**Written exercise:** Comb through the entries for "picture" and pull out each line that holds it.

* start Dataset records *

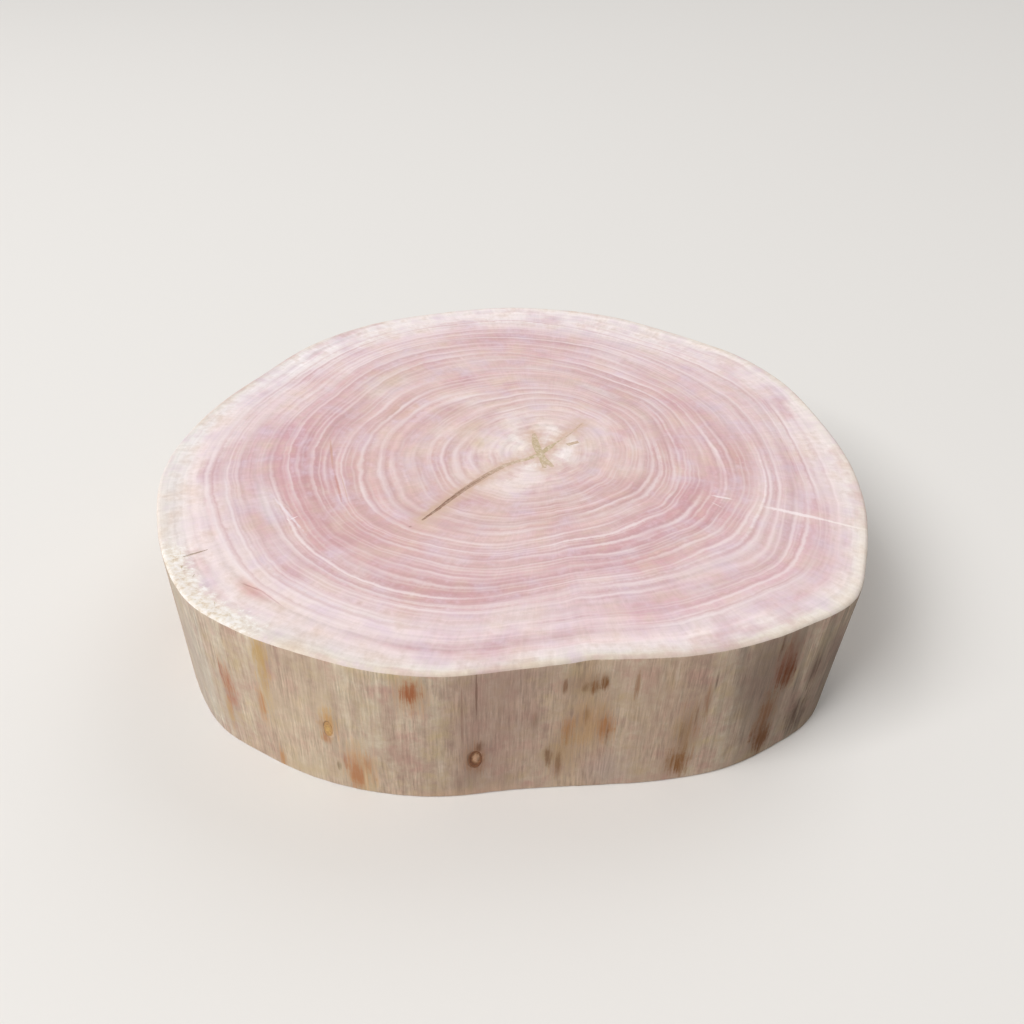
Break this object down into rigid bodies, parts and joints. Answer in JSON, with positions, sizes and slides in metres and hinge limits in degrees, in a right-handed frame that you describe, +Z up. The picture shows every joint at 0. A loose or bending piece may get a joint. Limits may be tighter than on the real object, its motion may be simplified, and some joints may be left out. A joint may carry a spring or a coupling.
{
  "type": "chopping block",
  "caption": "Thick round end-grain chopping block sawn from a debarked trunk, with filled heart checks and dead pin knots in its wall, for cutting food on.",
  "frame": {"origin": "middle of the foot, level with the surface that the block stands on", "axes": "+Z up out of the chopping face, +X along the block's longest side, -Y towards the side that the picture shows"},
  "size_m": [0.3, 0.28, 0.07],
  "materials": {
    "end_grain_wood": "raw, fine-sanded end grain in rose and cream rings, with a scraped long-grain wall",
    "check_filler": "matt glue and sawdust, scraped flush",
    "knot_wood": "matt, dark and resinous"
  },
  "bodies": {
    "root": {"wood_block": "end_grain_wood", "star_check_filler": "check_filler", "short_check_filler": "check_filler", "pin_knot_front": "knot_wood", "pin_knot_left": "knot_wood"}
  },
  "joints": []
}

* end Dataset records *
* start Dataset records *

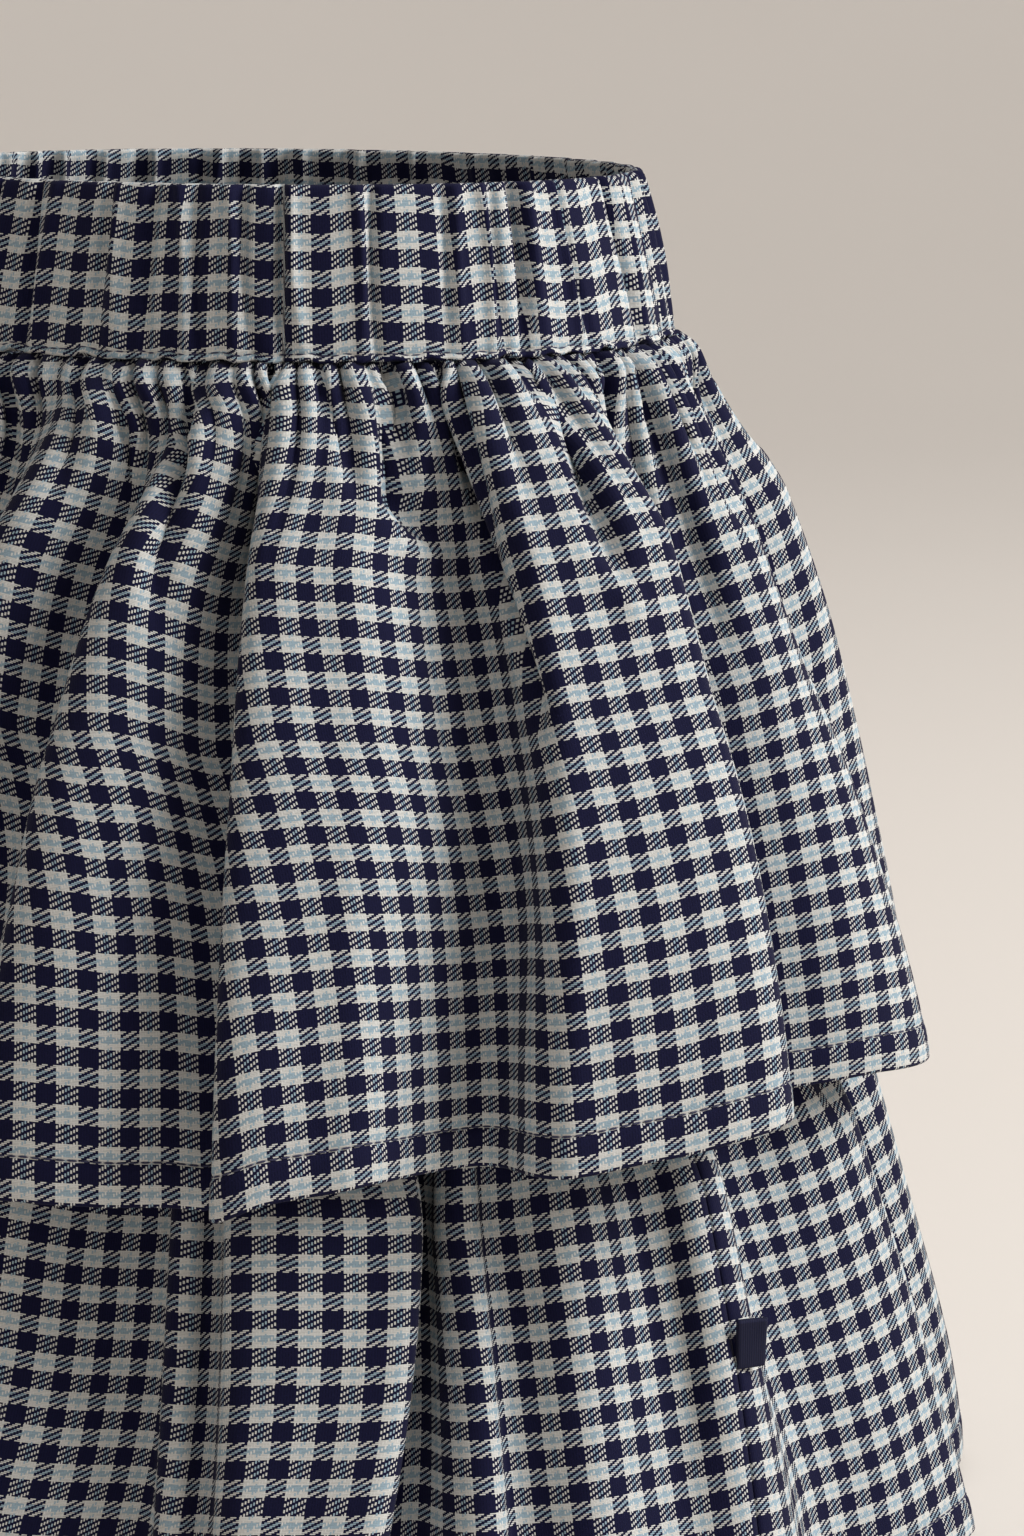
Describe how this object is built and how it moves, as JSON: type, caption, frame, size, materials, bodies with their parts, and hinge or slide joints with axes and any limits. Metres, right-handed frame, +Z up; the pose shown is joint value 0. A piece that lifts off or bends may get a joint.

* end Dataset records *
* start Dataset records *

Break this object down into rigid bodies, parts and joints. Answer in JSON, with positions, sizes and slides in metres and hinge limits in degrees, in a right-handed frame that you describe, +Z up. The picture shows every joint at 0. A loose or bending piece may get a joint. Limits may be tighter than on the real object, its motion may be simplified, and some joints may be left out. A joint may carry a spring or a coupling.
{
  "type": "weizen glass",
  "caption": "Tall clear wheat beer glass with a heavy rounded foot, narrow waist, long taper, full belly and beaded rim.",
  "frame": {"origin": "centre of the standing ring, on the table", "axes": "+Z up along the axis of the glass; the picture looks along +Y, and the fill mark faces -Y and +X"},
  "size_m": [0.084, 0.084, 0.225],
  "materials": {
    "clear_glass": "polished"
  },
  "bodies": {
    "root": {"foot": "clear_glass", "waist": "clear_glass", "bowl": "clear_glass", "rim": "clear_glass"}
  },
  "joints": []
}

* end Dataset records *

**Completed task:**
Break this object down into rigid bodies, parts and joints. Answer in JSON, with positions, sizes and slides in metres and hinge limits in degrees, in a right-handed frame that you describe, +Z up. The picture shows every joint at 0. A loose or bending piece may get a joint. Limits may be tighter than on the real object, its motion may be simplified, and some joints may be left out. A joint may carry a spring or a coupling.
  "frame": {"origin": "middle of the foot, level with the surface that the block stands on", "axes": "+Z up out of the chopping face, +X along the block's longest side, -Y towards the side that the picture shows"},
Break this object down into rigid bodies, parts and joints. Answer in JSON, with positions, sizes and slides in metres and hinge limits in degrees, in a right-handed frame that you describe, +Z up. The picture shows every joint at 0. A loose or bending piece may get a joint. Limits may be tighter than on the real object, its motion may be simplified, and some joints may be left out. A joint may carry a spring or a coupling.
  "frame": {"origin": "centre of the standing ring, on the table", "axes": "+Z up along the axis of the glass; the picture looks along +Y, and the fill mark faces -Y and +X"},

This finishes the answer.